Question

A galvanometer, together with an unknown resistance in series, is connected across two identical batteries of each $1.5V$. When the batteries are connected in series, the galvanometer records a current of $1A,$ and when the batteries are connected in parallel, the current is $0.6A$ , then the internal resistance is $1/x^{\prime }\Omega$. What is the value of $x$'?

Answer 1

Let $R$ be the combined resistance of galvanometer and an unknown resistance in series and $r$ be the internal resistance of each battery.

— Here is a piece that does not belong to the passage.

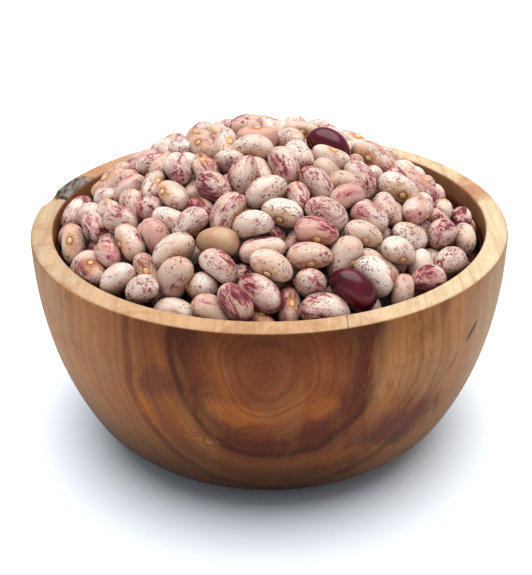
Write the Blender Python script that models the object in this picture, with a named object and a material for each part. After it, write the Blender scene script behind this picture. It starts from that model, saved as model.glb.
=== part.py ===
"""A turned wooden bowl heaped with speckled dried beans.

The origin is the centre of the foot, +Z is up and -Y is the front.
Two closed solids: the bowl, and the heap of beans that fills it.
"""

import math

import bmesh
import bpy
import numpy as np
from mathutils import Vector

MM = 0.001

# Bowl
BOWL_HEIGHT = 90 * MM
WIDEST_RADIUS = 93.2 * MM
WIDEST_HEIGHT = 85 * MM
WALL_DROP = 116.4 * MM
WALL_POWER = 2.105
FOOT_RADIUS = 48 * MM
HEEL_RADIUS = 34 * MM
HEEL_ANGLE = math.radians(62)
MOUTH_RADIUS = 84.6 * MM
FLOOR_THICKNESS = 14 * MM
HOLLOW_POWER = 3.0
RIM_EDGE_OUT = 1.6 * MM
RIM_EDGE_IN = 1.2 * MM
BOWL_SIDES = 68
HEEL_STEPS = 3
WALL_STEPS = 5
HOLLOW_STEPS = 5

# Chipped knot in the rim, at the left
CHIP_AZIMUTH = math.radians(168)
CHIP_HALF_WIDTH = math.radians(5.5)
CHIP_DEPTH = 1.4 * MM
CHIP_REACH = 14 * MM

# Top of the heap: a dome that dips to the back of the mouth
PEAK_HEIGHT = 124.5 * MM
PEAK_RIGHT = -2 * MM
PEAK_BACK = 2 * MM
DOME_POWER = 2.05
EDGE_HEIGHT = 86 * MM
EDGE_DIP = 6 * MM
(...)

When the batteries, each of emf $E$ are connected in series, the net emf $=$ $2E$ and net internal resistance $=$ $2r$.
Current $i_1=\frac{2E}{R+2r}or1.0=\frac{2\times 1.5}{R+2r}$
or $R+2r=3$ (i)
When the batteries are connected in parallel, the emf remains $E$ and net internal resistance become $r/2$. Therefore, current is:
$i_2=\frac{E}{R+\frac{r}{2}}=\frac{2E}{2R+r}$
or $2R+r=\frac{2E}{i_2}=\frac{2\times 1.5}{0.6}=5.0$ (ii)
Solving Equations (i) and (ii), we get $r=\frac{1}{3}\Omega$

From question, Value of $x=3$